Бекки посмотрела на картину. На ней было несколько планов. Закат, едва не фотографической точности и яркости… жемчужный и красный сияли в густых роскошных горизонтальных линиях поперек широких полотен. От кроваво-красного до самого бледного, нежного розового, почти прозрачного. Поверх всего были самые необычайные штрихи — картографические заметки… направление ветра, сила ветра, изобары, показатели барометра… она случайно знала о них из прогнозов погоды по телевизору. Очертания линий бурь, области высокого и низкого давления и построение электрических волн. Бекки стала внимательно всматриваться в рисунки, пытаясь прочитать их… может быть, это своего рода карта? Там были диалоги… написанные крохотными буквами названия… Роттердам, Ле Гавр, Кале, Лонг Бич, Монровия, Мыс Доброй Надежды, смесь заливов и портов со всего света. И вот, наконец, внизу работы… маркировка… которая походила на тысячи миниатюрных трафаретных меток… маленькие, странной формы овалы и продолговатые фигуры, которые покрывали всю поверхность заката и карты, где-то гуще, где-то реже. Невероятно, думала про себя Бекки, поднимаясь. Должно быть, понадобится вся жизнь, чтобы выполнить на холсте такое. Она посмотрела на другие полотна, там были похожие темы: из крупной чешуи перегруженное цветом яркое изображение фона, что-то вроде изложенной в письменном виде информации в среднем плане и штрихи, заполонившие все пространство на переднем плане. Рисунки были такие необыкновенные, что-то среднее между картографией, поэзией и живописью.

— Бекки! — позвал ее сверху Чарли. — Что, черт побери, ты там внизу делаешь? — крикнул он вниз.

— Иду, — машинально крикнула Бекки в ответ. Она быстренько взглянула на подпись художника — Саба Меретю. Необычно. Она поторопилась вверх по ступеням.


В понедельник утром она бодро шагала на работу. Мораг, владелица галереи, подняла глаза, когда Бекки вошла в дверь.

— Как прошли выходные? — спросила она, улыбаясь.

— Замечательно. Мораг, послушай. Я тут недавно кое-что увидела… у тебя не найдется минутки?

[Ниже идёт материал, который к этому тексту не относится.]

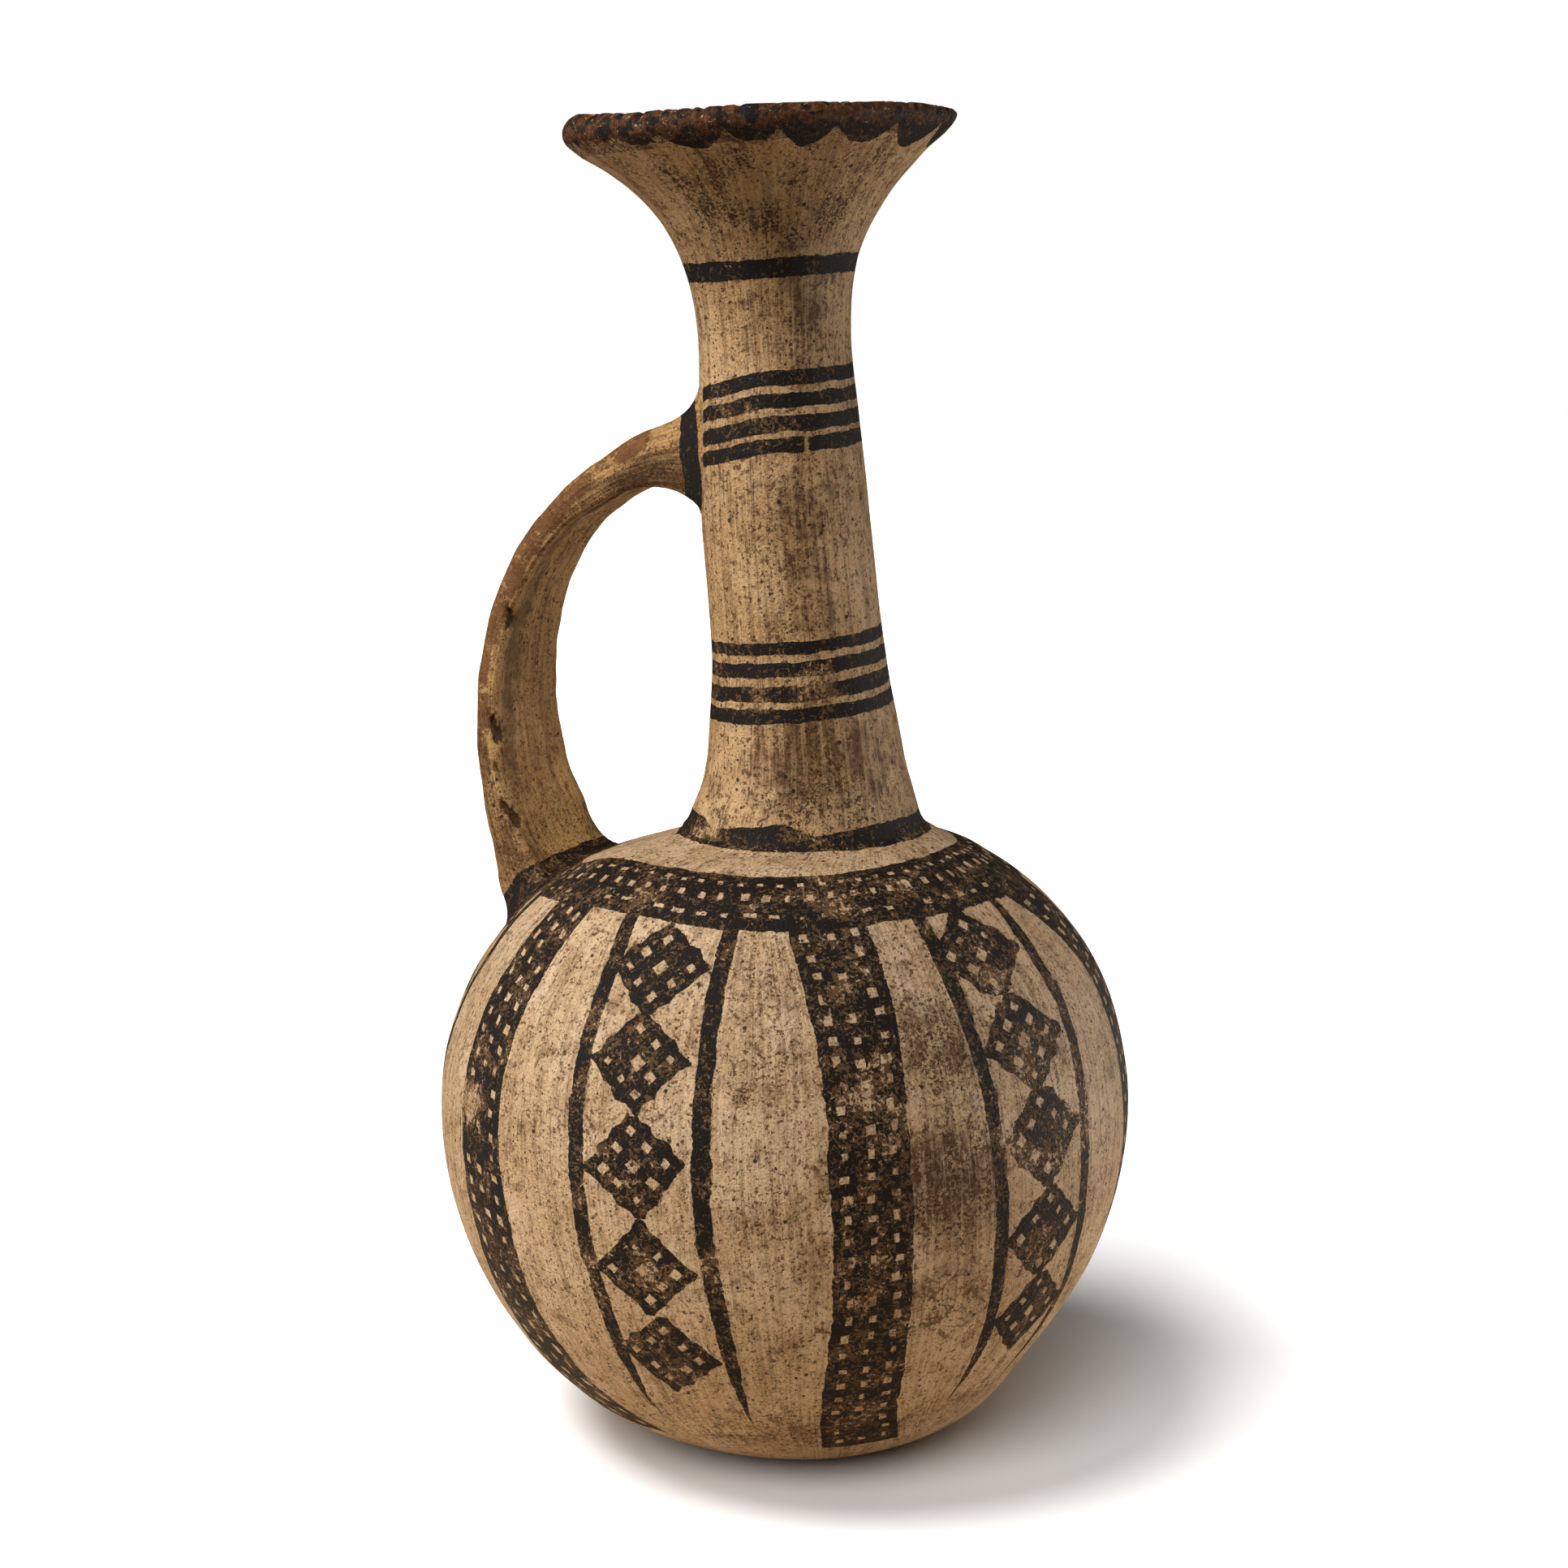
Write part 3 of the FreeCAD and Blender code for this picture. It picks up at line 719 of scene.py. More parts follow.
def finishPiece(shell, name, material, nodes, smoothAngle=40.0):
    mesh = bpy.data.meshes.new(name)
    for vert in shell.verts:
        vert.co *= mm
    for face in shell.faces:
        face.smooth = True
    for edge in shell.edges:
        edge.smooth = edge.calc_face_angle(0.0) < math.radians(smoothAngle)
    shell.to_mesh(mesh)
    shell.free()
    piece = bpy.data.objects.new(name, mesh)
    piece.data.materials.append(material)
    bpy.context.scene.collection.objects.link(piece)
    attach(piece, "root")
    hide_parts(*nodes)
    print(name, len(mesh.vertices), "points")
    return piece


def withRuns(line, startRun, inside=0.0):
    rows = []
    run = startRun
    for number, point in enumerate(line):
        if number:
            run += (point - line[number - 1]).length
        rows.append((point.x, point.y, run, inside))
    return rows


def turnOf(vert):
    return math.atan2(vert.co.x, -vert.co.y)


# degrees from the viewer: 0 faces the picture, and the picture's right is above 0
def seenTurn(turn):
    return (math.degrees(turn) - viewpoint["azimuth"] + 180.0) % 360.0 - 180.0


# the round wall's departures from a true circle, seen from the viewpoint
def strayAt(turn, height):
    seen = turn - math.radians(viewpoint["azimuth"])
    left = max(-math.sin(seen), 0.0) ** 2
    right = max(math.sin(seen), 0.0) ** 2
    front = max(math.cos(seen), 0.0) ** 2
    table = bodySizes["stray"]
    return (
        left * fromTable(table, height, 1) + front * fromTable(table, height, 2)
        + right * fromTable(table, height, 3)
    )


def shapeShell(shell, name, wobble):
    turnLayer = shell.verts.layers.float.new("turn")
    heightLayer = shell.verts.layers.float.new("height")
    radiusLayer = shell.verts.layers.float.new("radius")
    side = shell.verts.layers.float["inside"]
    for vert in shell.verts:
        radius = math.hypot(vert.co.x, vert.co.y)
        turn = turnOf(vert)
        vert[turnLayer] = turn
        vert[heightLayer] = vert.co.z
        vert[radiusLayer] = radius
        place = Vector(vert.co)
        vert.co = leanPlace(radius, turn, place.z)
        if vert[side] > 0.5:
            continue
        direction = Vector((math.sin(turn), -math.cos(turn), 0.0))
        if place.z > 1.0:
            vert.co += direction * handWobble(place, bodySizes["wobbleSize"], wobble)
        if name == "body":
            sideways = math.radians(viewpoint["azimuth"])
            shift = bodySizes["baseShift"] * (1.0 - smoothStep(0.0, bodySizes["baseShiftTop"], place.z))
            vert.co += Vector((math.cos(sideways), math.sin(sideways), 0.0)) * shift
            if radius > bodySizes["baseRadius"] - 2.0:
                vert.co += direction * strayAt(turn, place.z)
            if place.z > bodySizes["bellyHeight"]:
                sag = fromTable(bodySizes["sag"], seenTurn(turn))
                vert.co.z -= sag * fromTable(bodySizes["sagReach"], radius)


neckBandSizes = {
    "foot": 117.35,
    # top of the painted band round the neck's foot: degrees from the viewer and height
    "top": [
        (-180, 121.4), (-120, 121.8), (-74, 122.2), (-62, 122.0), (-50, 120.4), (-37, 121.2), (-17, 122.2),
        (-10, 122.3), (-2, 121.2), (3, 120.4), (11, 120.1), (28, 121.0), (49, 121.3), (70, 120.9),
        (120, 121.3), (180, 121.4),
    ],
}
neckPaint = {
    # width of one degree in the neck's flat layout, in mm
    "degree": 0.27,
    # height and half width of the lines round the neck
    "lowLines": [(153.95, 1.17), (150.1, 1.33), (145.8, 1.4), (141.9, 1.35)],
    "highLines": [(201.75, 1.3), (197.85, 1.3), (193.75, 1.42), (190.0, 1.36)],
    "flareLine": (220.85, 1.72),
    # how the lines stray up and down: degrees from the viewer, low group and high group
    "stray": [
        (-180, -0.3, 0.0), (-156, -0.4, -2.0), (-75, -0.55, -2.7), (-60, -0.35, -1.9), (-43, -0.2, -1.35),
        (-30, -0.1, -0.75), (-17, 0.0, -0.1), (0, 0.0, 0.05), (30, 0.25, 0.0), (80, 0.45, 0.15),
        (130, 0.2, 0.3), (180, -0.3, 0.0),
    ],
    # heights over which each group's straying sets in or dies out
    "lowEnds": (160.0, 180.0),
    "highStarts": (170.0, 184.0),
    "highEnds": (203.0, 212.0),
    # the high lines stop on both sides of the handle, and one of them, counted from the top, breaks once
    "stop": -115.0,
    "stopHalf": 43.5,
    "stopSoft": 1.6,
    "breakAt": 18.5,
    "breakHalf": 1.8,
    "breakSoft": 0.8,
    "breakRagged": 2.5,
    "brokenLine": 3,
    # the paint inside the mouth comes down to this height
    "insideFoot": 241.0,
    # scallops under the lip: angle and height of each cusp, and the lowest height after it
    "scallops": [
        (-160, 243.0, 241.2), (-137, 243.2, 241.4), (-112, 244.0, 242.6), (-88, 245.7, 245.1),
        (-66, 245.5, 244.2), (-46, 245.3, 242.7), (-30, 244.8, 241.3), (-10, 244.4, 241.6),
        (5.5, 244.0, 240.5), (22, 244.0, 240.7), (43.5, 243.8, 239.7), (67.5, 243.6, 239.8),
        (90, 243.4, 239.8), (112, 242.2, 240.3), (134, 242.4, 240.6), (157, 242.6, 240.9),
        (178, 242.8, 241.0),
    ],
    "rubbed": [
        (9, 147, 7, 0.7), (-20, 147, 6, 0.3), (-36, 197, 7, 0.35), (-12, 192, 6, 0.2), (-34, 145, 5, 0.2),
        (-55, 119, 9, 0.7), (2, 119, 9, 0.5), (-66, 149, 8, 0.3), (-3, 241.5, 9, 1.2), (30, 244, 8, 0.3),
    ],
    # where the slip is darkened to brown
    "darkened": [
        (-30, 232, 7, 0.08), (8, 226, 8, 0.08), (35, 234, 8, 0.08), (25, 215, 8, 0.26), (18, 207, 9, 0.16),
        (12, 177, 13, 0.2), (20, 164, 10, 0.14), (12, 133, 17, 0.26), (-14, 133, 12, 0.18),
        (45, 132, 9, 0.14), (60, 183, 5, 0.12),
    ],
    # "blotched" is never more than this
    "mostBlotched": 0.135,
    "blotched": [
        (-40, 237, 4, 0.2), (-31, 233, 5, 0.24), (-21, 237, 4, 0.2), (-10, 239, 4, 0.2), (-16, 230, 4, 0.14),
        (-3, 229, 4, 0.2), (12, 226, 4, 0.12), (33, 230, 5, 0.16), (-56, 240, 4, 0.12), (44, 238, 5, 0.1),
        (10, 236, 5, 0.1), (20, 210, 8, 0.06), (12, 130, 9, 0.06), (-5, 125, 6, 0.06), (30, 124, 6, 0.06),
    ],
}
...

Тем же вечером спешившая на автобус Бекки находилась в приподнятом настроении. Она сделала это! Она смогла убедить Мораг не только взглянуть на картины, но еще и… если они ей понравятся, сделать выставку. Это было значимое событие, которого она давно ждала. Она работала помощником-куратором в маленькой галерее в Ист-Энде почти год. Это была потрясающая работа — она обожала ее. Она иногда не могла поверить, что ей приходится ждать так долго прежде, чем сделать что-то в конце концов с ее квалификацией искусствоведа и перестать притворяться, что однажды она станет художницей. Это как раз и произошло во время их встречи с Амбер и Мадлен в Лондоне два года назад. Теперь Амбер была добросовестным журналистом в престижном лондонском «Файненшл дайджест», а Мадлен оказалась доктором Мадлен Сабо и планировала стать первоклассным хирургом. А Бекки… что ж, она временно работала секретарем, когда они все вместе встретились за ужином. Тогда был странный вечер — все трое снова собрались спустя почти два года. После того как Бекки последний раз видела ее, Амбер вдруг решила вернуться в Нью-Йорк. Она провела два года в какой-то местной газете, набираясь опыта, как она им объяснила. Она хотела быть абсолютно уверенной, что никто и никогда не сможет обвинить ее в том, что она извлекает выгоду из своего имени или контактов Макса. Материал был низкосортный — местные новости; маленькие происшествия; появление нового члена женской сборной по американскому футболу — тем не менее у нее была своя колонка, и она могла гордо об этом говорить. Бекки запомнила, как она сидела напротив нее за столом, замерев от восхищения. Мадлен закончила обучение в ординатуре и, конечно же, получила место, где она могла спокойно готовиться к следующему этапу своей карьеры в Лондоне. Когда же Бекки стала рассказывать про свои дела — что ж, ей было почти нечего сказать. Она выпила за их успех и, утирая слезы, поклялась, что, когда они в следующий раз встретятся, она тоже сможет похвастаться своими достижениями.